I was embarrassed by having to go back to Corporate America, but instead what I should have been embarrassed about was ignoring Blurity for six months. Sure, it was hard to go back to a computer in the evening having spent all day staring at one, but I should have been able to allocate at least a few hours a week to my startup. Had I invested just an hour a day between March 19 and September 6 in Blurity, that would have been the equivalent of working on it full time for a month. A lot can be accomplished in a full-time month. Maybe I wasn’t hungry enough.

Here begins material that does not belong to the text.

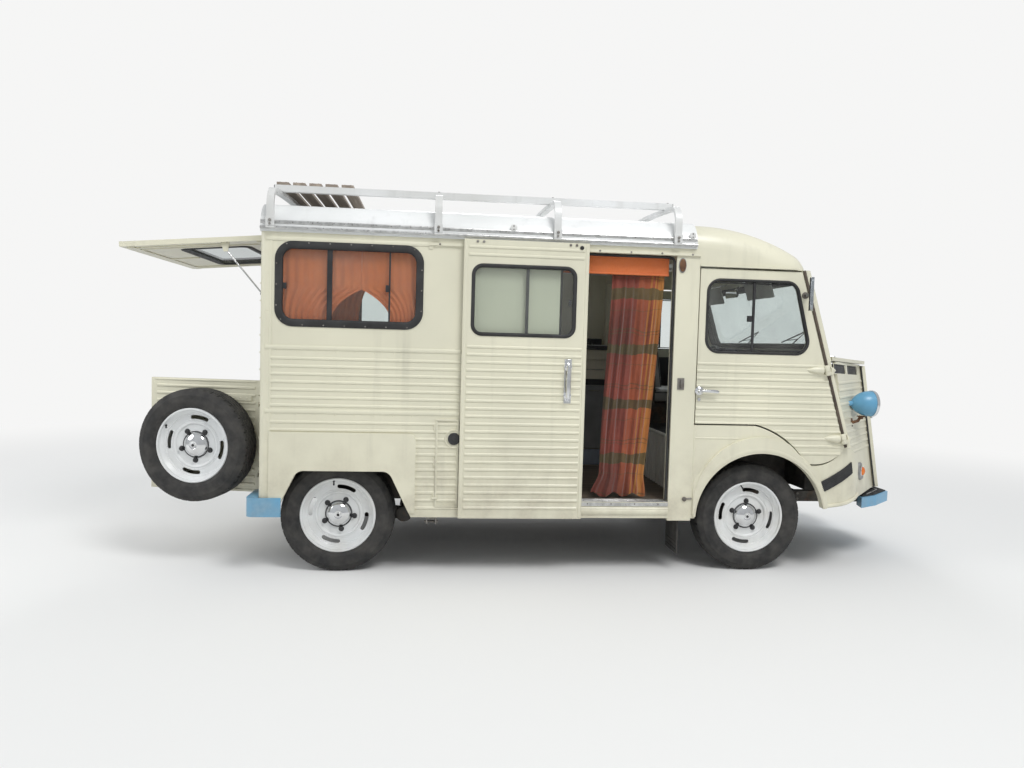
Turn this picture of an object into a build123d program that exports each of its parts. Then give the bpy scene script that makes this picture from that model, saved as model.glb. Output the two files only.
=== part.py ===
from build123d import *

# Camper van: a short front-wheel-drive panel van with ribbed steel sides, fitted out for camping.
# Millimetres. +X to the nose, +Y to the driver's side, +Z up, ground at Z = 0.
import math
import os

# Stance
wheelbase = 2527
rear_axle_x = -1220
front_axle_x = rear_axle_x + wheelbase
hub_height = 335
half_width = 970
wheel_inset = 158
half_track = half_width - wheel_inset
tyre_width = 185
rim_radius = 221
king_pin_y = half_track - 74

# Body shell
wall = 36
roof_wall = 26
panel_gap = 6
rib_pitch = 45
rib_height = 5
rib_foot = 20
rib_crest = 8
body_bottom_z = 345
floor_z = 444
floor_thick = 40
eaves_z = 1974
gutter_z = eaves_z + 24
roof_side_rise = 22
roof_edge_radius = 150
roof_camber = 66
roof_crown_z = eaves_z + roof_side_rise + roof_edge_radius + roof_camber
gutter_width = 12
gutter_height = 10

# Load space, measured back from the front axle or behind the rear axle
rear_overhang = 445
pillar_rear_offset = 549
pillar_front_offset = 405
side_door_opening = 702
side_door_head_z = eaves_z - 44
side_door_lag = 572
side_door_width = 733
side_door_thick = 22
side_door_slide_open = 215
side_door_slide_shut = 557
rear_opening_half = half_width - 278
rear_opening_bottom_z = 428
rear_opening_top_z = eaves_z - 22
rear_split_z = 1116
rear_door_thick = 32
rear_door_gap = 5
rear_door_rest_deg = 78
hatch_thick = 30
hatch_rest_deg = 85

# Cab, measured from the front axle
door_foot_offset = 588
door_foot_z = 708
door_line_slope = 0.3007
cab_door_bottom_z = 927
cab_door_top_z = eaves_z - 112
cab_gutter_z = eaves_z - 100
cowl_z = 1352
windscreen_frame_depth = 62
roof_bend_offset = -385
roof_bend_radius = 1350
roof_bend_deg = 28.2
roof_brow_radius = 240
roof_brow_deg = 58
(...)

Life was comfortable as a consultant.  The hazard of becoming too comfortable loomed large.  Fortunately, I took steps to ensure that the consulting engagement would not be extended indefinitely. The contract was specifically crafted so that I would be there for a short time, help my client, make some money, and then get out before I got hooked on the easy life. I wanted to make sure that I would go back to Blurity.  Having certainty about the sunset was helpful for non-Blurity reasons, too.

I can’t understate how important it was to know that, no matter what happened, I would be gone in a year. Not because The Company was a bad place to be, but because it enabled me to approach nearly everything from an outsider’s perspective. I didn’t worry as much about office politics. I didn’t try to ensure my next project would be one of the “good” ones. I didn’t get too emotionally invested in product design decisions. It was fantastically liberating being a consultant instead of an employee, and moreover, being a consultant with an expiration date.

The end came on Friday — yesterday, as I write this. It’s hard to believe that 12 months went by so quickly. I’m technically on retainer through April, but I am no longer going in to the office on a set schedule.

I started the consulting gig reluctantly, came to terms with it, and grew to like it.  Goodbyes are tough even when they are preordained.

As I walked out of the building on Friday, I couldn’t help but feel a bit sad. But then I reminded myself that the contract was always temporary; moving on was always part of the plan.

The sun peeked out from behind the clouds as I reached my car. I got in, opened the sunroof, and drove away.

I knew a new challenge was waiting for me on my home PC.

Update 8/22/2011: Almost five months have passed since I wrote this.  I struggled with the third part, discarding several drafts, and in the end I decided that the setup I left at the end of this post won’t flow smoothly to the third part.  Sorry about that.